J’ai vu le film dans un cadre bien particulier; lors de sa diffusion à l’étrange festival. La salle était pleine, le public de qualité, et j’ai passé un très bon moment de cinéma.
MAIS je ne trouve pas que Drive soit un chef d’oeuvre, loin de là; c’est un film de mec, bien couillu, avec des explosions soudaines de violence assez trash qui font penser à du Tarantino ou même à du cinéma coréen (la scène dans le bordel notamment a plongé la salle dans une athmosphère électrique, c’était assez incroyable).
Dans une petite vidéo adressée aux spectateurs NWR précise que le film n’a d’autre but que de divertir, ce qu’il fait je trouve parfaitement bien.
Mention spéciale pour la BO qui est vraiment formidable.
J’ai egalement vu le film à l’étrange festival et j’ai vraiment pris une claque dans les gencives. Bon je suis à la base un gros fan du travail de Winding Refn donc jétais en terrain connu mais j’ai tout de même été scotché par la cohérence de l’univers du film.

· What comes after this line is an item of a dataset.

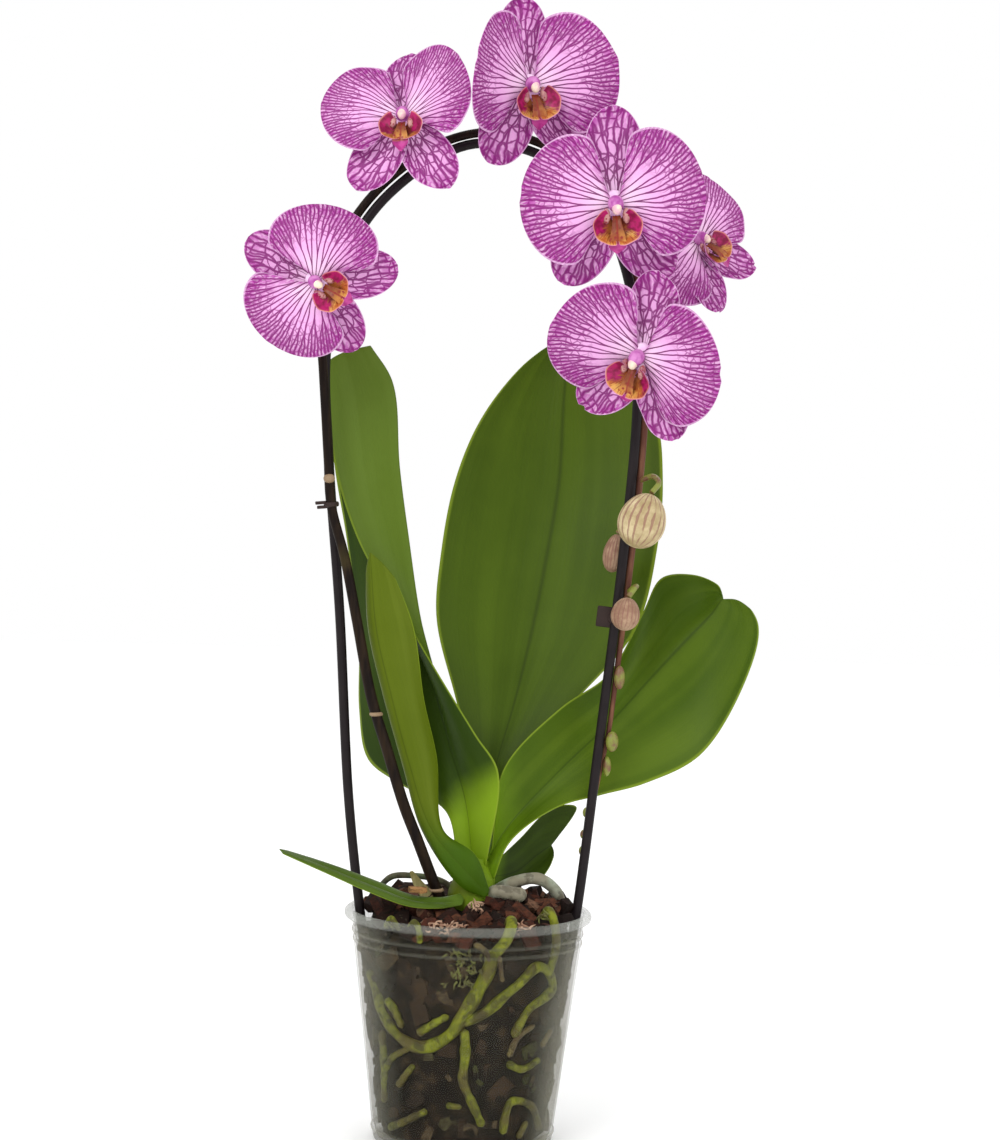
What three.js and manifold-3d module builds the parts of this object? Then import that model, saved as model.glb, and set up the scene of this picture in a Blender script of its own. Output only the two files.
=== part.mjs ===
// Potted moth orchid: clear pot, bark, roots, six leaves, and a flower stalk tied to a wire arch.
// Millimetres. Origin: centre of the pot's underside. +X is right, +Y is back, +Z is up.
import * as THREE from "three";
import { mergeVertices } from "three/addons/utils/BufferGeometryUtils.js";
import Module from "manifold-3d";

const wasm = await Module();
wasm.setup();

// ---------- driving dimensions ----------
const CLEARANCE = 0.3;

const POT = {
  height: 112, topRadius: 56.9, baseRadius: 43.4, wall: 1.1, floor: 1.4, chamfer: 1, mouthChamfer: 1.5,
  rimRadius: 60, rimDrop: 4.5, rimRound: 1.2, ribs: [5.5, 97.2, 101.5], ribHeight: 0.6, ribHalfWidth: 0.9,
  sides: 24, holeRadius: 3, holeCircle: 27, holes: 6, holeSides: 10,
};
// Bark fills the pot. Loose chips lie on it in a sunflower spiral, a little higher in the middle.
const BARK = {
  bottom: 2, edgeTop: 103.5, middleTop: 110, sides: 18,
  chips: 17, chipSeed: 11, chipReach: 45, chipAngle: 2.39996, chipHeight: 107, chipRise: 3, mound: 0.12,
  chipSize: [13, 8, 4], chipVary: [7, 6, 2.5], chipTilt: 0.9,
};

const HOOP = {
  radius: 2.35, sides: 8, steps: 34,
  path: [
    [-46.5, 0, 72], [-52.8, 0, 112], [-59.5, 0, 166], [-66, 0, 255], [-73, 0, 328], [-75.5, 0, 380],
    [-68, 0, 423], [-47, 0, 456], [-8, 0, 480.5], [32, 0, 472.5], [60, 0, 440], [73, 0, 396],
    [74.5, 0, 353], [69.5, 0, 280], [61, 0, 194], [52.8, 0, 114], [46.5, 0, 72],
  ],
};

// The stalk is free up to the tie, then it keeps this spacing to the arch. It starts in front of the wire,
// turns outside it where it leaves the left leg, and on the right leg it slips behind.
const SPIKE = {
  baseRadius: 2.8, archRadius: 2.15, rightRadius: 1.75, tipRadius: 1.0, sides: 6, steps: 48,
  free: [[-7, -5, 102], [-11, -8, 112], [-18, -13, 129], [-25, -17, 147], [-32, -18, 164], [-41, -17, 191],
    [-49, -15, 215], [-57, -11, 251], [-63.5, -8, 280]],
  archFrom: 0.263, archTo: 0.925, archSteps: 28, spacing: 5.2, rightSpacing: 4.5,
  toOutside: [0.32, 0.4], toBack: [0.5, 0.62, 28], toFarBack: [0.85, 0.9, 52],
  rings: [[-15.5, -11, 122.5, 3.7], [-46.5, -15.7, 207, 3.3]], ringHalfHeight: 1.6, archRing: 0.277,
  // The smallest buds: share of the arch, shift from the stalk's middle, half sizes.
  tinyBuds: [
    [0.826, [1.6, -2.6, 0], [2.6, 2.6, 5.8]], [0.861, [2.4, -2.6, 0], [3.1, 3.1, 5]],
    [0.875, [2.6, -1.2, 0], [2.1, 2.4, 4.8]], [0.901, [-2.4, 0, 0], [1.9, 1.9, 2.6]],
    [0.913, [-2.3, 0, 0], [1.9, 1.9, 2.4]], [0.922, [-2.1, 0, 0], [1.7, 1.7, 2.4]],
  ],
};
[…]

Cette adéquation parfaite entre musique et mouvements de caméra léchés. Cette direction artistique sans faute de gout et la justesse du jeu des acteurs (mention spéciale à Albert Brooks effectivement), Drive m’a… transporté. Je pense que ce film est fait pour les passionnés de grammaire cinematographique.
Winding Refn prend un plaisir manifeste à faire en sorte que chaque scène soit une démonstration de son savoir-faire en matière de composition et de découpage. C’est un film d’amoureux de cinéma pour les amoureux de cinéma et c’est aussi le meilleur metrage que j’ai vu au festival (suivi de pret par Kill List quand-même…). Enfin bon, tout ça pour dire que quoiqu’on en dise le cinéma de genre est en pleine forme avec des films comme celui-là.
Après la lecture du roman original je n’en attendais pas moins de la part de Winding refn qu’un traitement épuré pour aller droit au but. Le film n’a pas d’ambition autre que d’être un roman noir mis en image. Roman noir original, soit dit en passant, écrit lui aussi en hommage à d’autre auteur du genre. On est donc dans la révérence du début à la fin mais avec une touche bien personnelle que celle du romancier original de Drive. Gosling et Winding Refn font un magnifique duo digne du tout excellent duo que formait Mads Mikkelsen avec le même scénariste. Pour la peine je dirais même que le personnage du conducteur rappelle un peu celui de Valhalla Rising par son silence et son interprétation mesuré et précise mais c’est bien le seul rappel que je ferais par rapport aux films précédent du réalisateur. Petite pensée aussi au cinéma coréen, et plus particulièrement pour Old Boy, dans la scène du night club où Gosling débarque aussi seul avec comme seule arme un marteau. Drive n’est pas le chef d’oeuvre de Winding Refn et c’est peut-être pour cela que certain ont été laissé sur leur faim avec ce film. Certes excellent, Drive est un bon divertissement qui se suffit à lui-même sans atteindre, mais là n’est pas le but, la maitrise de Valhalla Rising.
Bah voilà, je l’ai vu, la bête dont tout le monde parle et que toute la presse porte aux nues, et je dois dire que perso, j’ai pris une claque! A mes yeux, c’est un grand film noir, avec des interprètes fascinants, une mise en scène électrisante et une musique envoûtante. Bon peut-être que certaines scènes donnent l’impression d’un faux rythme, mais ces moments lancinants donnent au film tout son caractère! Pour moi, John ton premier jugement était le bon… Drive, sans être un chef d’oeuvre est un putain de film qui dépote et c’est suffisamment rare pour le signaler!!!
Ben moi je voulais juste voir un bon film d’action bien viril et j’ai seulement vu un truc hybride qui n’assume aucun genre (action, romance, psy : faut choisir, merde, ça aide pour creuser les personnages…), certes bien réalisé mais très chiant, en fait.
Je n’irais pas jusqu’au très chiant, mais certes l’ouverture est tellement prenante que la suite a du mal à prendre relais. Merci pour cette intervention Sue Ellen !
Drive en première vision m’a fait le même effet que Drive lors de ta seconde vision. C’est rose-bonbon. La caméra fait l’amour à son acteur. La musique raconte l’histoire. Le scénario est maigre. Je pourrais obtenir le même plaisir hypnotisant du film en roulant la nuit sur une autoroute avec l’autoradio à fond. Tout est prévisible car le récit est réduit au minimum. Je préfère To Live and Die in L.A. auquel Drive renvoie (in)directement (pour moi).